** start **

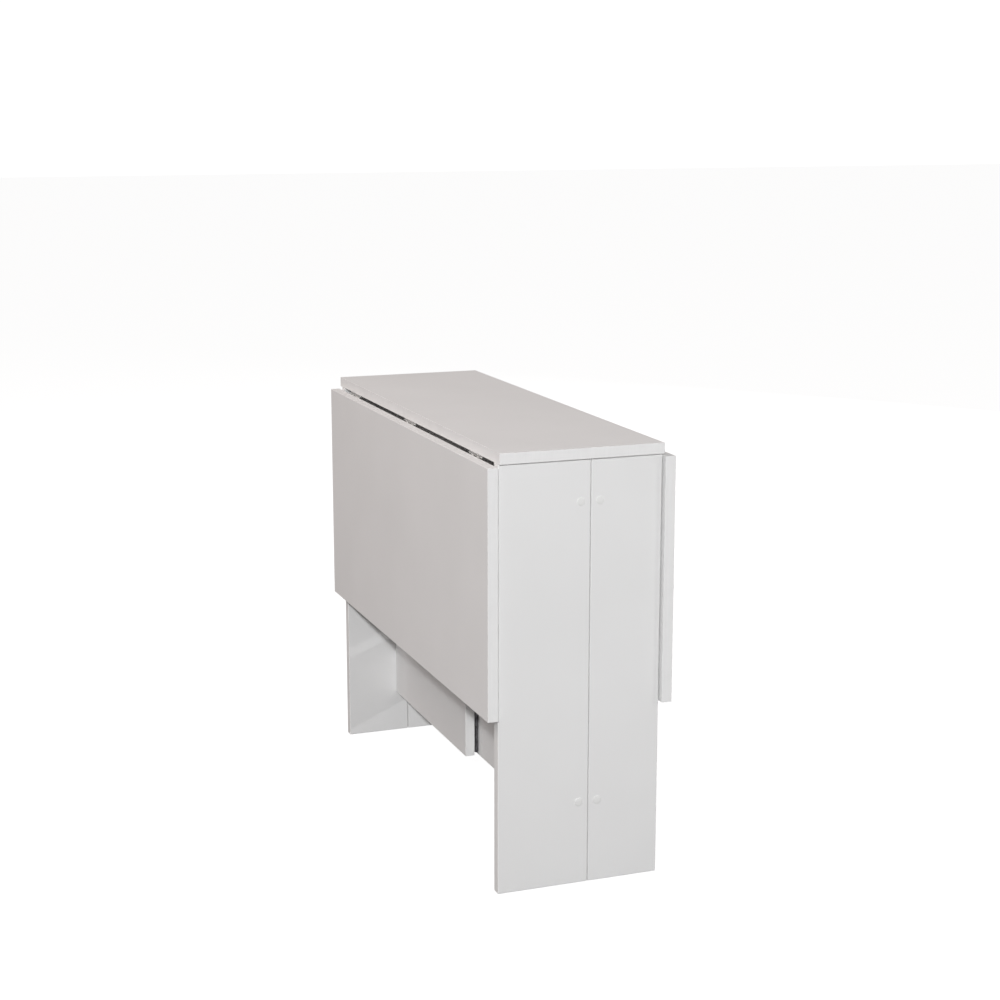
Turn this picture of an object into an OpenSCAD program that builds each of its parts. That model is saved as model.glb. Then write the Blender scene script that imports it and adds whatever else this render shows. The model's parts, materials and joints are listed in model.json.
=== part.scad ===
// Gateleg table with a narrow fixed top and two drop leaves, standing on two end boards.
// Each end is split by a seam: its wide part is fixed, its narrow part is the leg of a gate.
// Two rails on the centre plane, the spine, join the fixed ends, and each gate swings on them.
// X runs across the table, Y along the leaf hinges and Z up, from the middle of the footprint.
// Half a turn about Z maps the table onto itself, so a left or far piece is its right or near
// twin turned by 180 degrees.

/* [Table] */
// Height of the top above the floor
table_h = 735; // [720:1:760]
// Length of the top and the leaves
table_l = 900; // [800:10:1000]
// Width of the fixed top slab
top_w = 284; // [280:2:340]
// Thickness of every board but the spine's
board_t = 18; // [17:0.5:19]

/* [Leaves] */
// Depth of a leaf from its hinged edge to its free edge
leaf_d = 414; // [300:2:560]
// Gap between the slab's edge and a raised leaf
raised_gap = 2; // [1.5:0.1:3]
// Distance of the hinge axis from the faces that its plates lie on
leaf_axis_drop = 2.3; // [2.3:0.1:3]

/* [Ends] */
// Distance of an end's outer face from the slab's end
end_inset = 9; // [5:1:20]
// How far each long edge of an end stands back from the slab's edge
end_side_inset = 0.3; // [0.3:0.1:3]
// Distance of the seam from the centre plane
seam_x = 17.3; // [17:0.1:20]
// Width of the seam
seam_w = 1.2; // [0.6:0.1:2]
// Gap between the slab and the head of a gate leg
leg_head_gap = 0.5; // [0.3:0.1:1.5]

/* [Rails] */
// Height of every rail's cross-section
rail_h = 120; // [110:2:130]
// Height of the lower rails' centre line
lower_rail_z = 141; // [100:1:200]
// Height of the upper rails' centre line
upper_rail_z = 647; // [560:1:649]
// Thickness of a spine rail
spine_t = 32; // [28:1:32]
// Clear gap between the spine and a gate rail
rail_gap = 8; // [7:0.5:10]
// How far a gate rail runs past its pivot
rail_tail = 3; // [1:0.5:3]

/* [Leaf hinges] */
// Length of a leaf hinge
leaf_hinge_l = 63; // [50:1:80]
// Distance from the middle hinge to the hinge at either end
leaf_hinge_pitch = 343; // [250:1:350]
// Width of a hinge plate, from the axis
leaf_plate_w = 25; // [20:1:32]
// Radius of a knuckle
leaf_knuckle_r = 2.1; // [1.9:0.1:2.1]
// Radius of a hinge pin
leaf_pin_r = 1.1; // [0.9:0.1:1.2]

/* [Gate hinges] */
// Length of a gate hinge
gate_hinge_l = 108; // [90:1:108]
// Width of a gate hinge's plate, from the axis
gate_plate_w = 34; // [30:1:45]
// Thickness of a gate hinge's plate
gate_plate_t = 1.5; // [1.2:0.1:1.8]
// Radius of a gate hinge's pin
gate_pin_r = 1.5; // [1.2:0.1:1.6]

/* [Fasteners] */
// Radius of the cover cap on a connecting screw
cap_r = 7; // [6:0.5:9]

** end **

§ Task to complete: Print, please, the lines above from the very first through the one that holds "board_t = 18; // [17:0.5:19]", both included, word for word and with nothing else.

§ Written response:
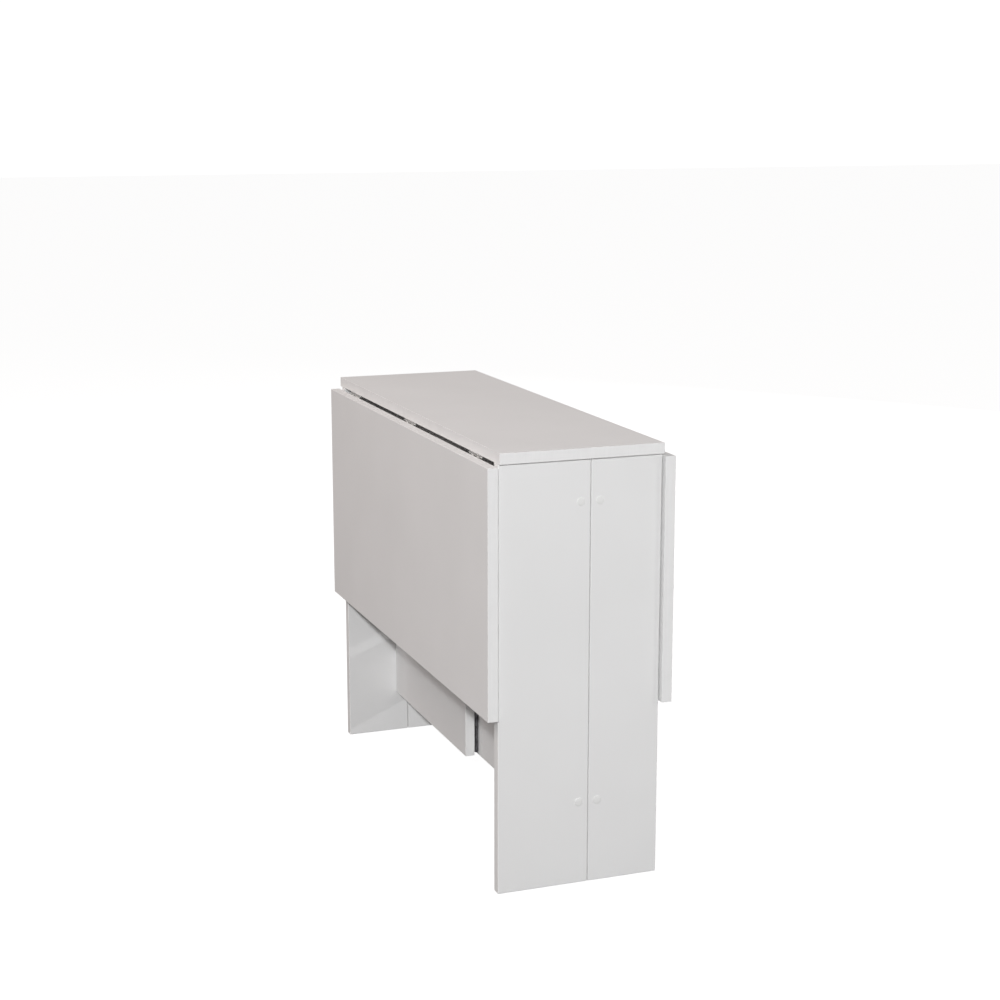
Turn this picture of an object into an OpenSCAD program that builds each of its parts. That model is saved as model.glb. Then write the Blender scene script that imports it and adds whatever else this render shows. The model's parts, materials and joints are listed in model.json.
=== part.scad ===
// Gateleg table with a narrow fixed top and two drop leaves, standing on two end boards.
// Each end is split by a seam: its wide part is fixed, its narrow part is the leg of a gate.
// Two rails on the centre plane, the spine, join the fixed ends, and each gate swings on them.
// X runs across the table, Y along the leaf hinges and Z up, from the middle of the footprint.
// Half a turn about Z maps the table onto itself, so a left or far piece is its right or near
// twin turned by 180 degrees.

/* [Table] */
// Height of the top above the floor
table_h = 735; // [720:1:760]
// Length of the top and the leaves
table_l = 900; // [800:10:1000]
// Width of the fixed top slab
top_w = 284; // [280:2:340]
// Thickness of every board but the spine's
board_t = 18; // [17:0.5:19]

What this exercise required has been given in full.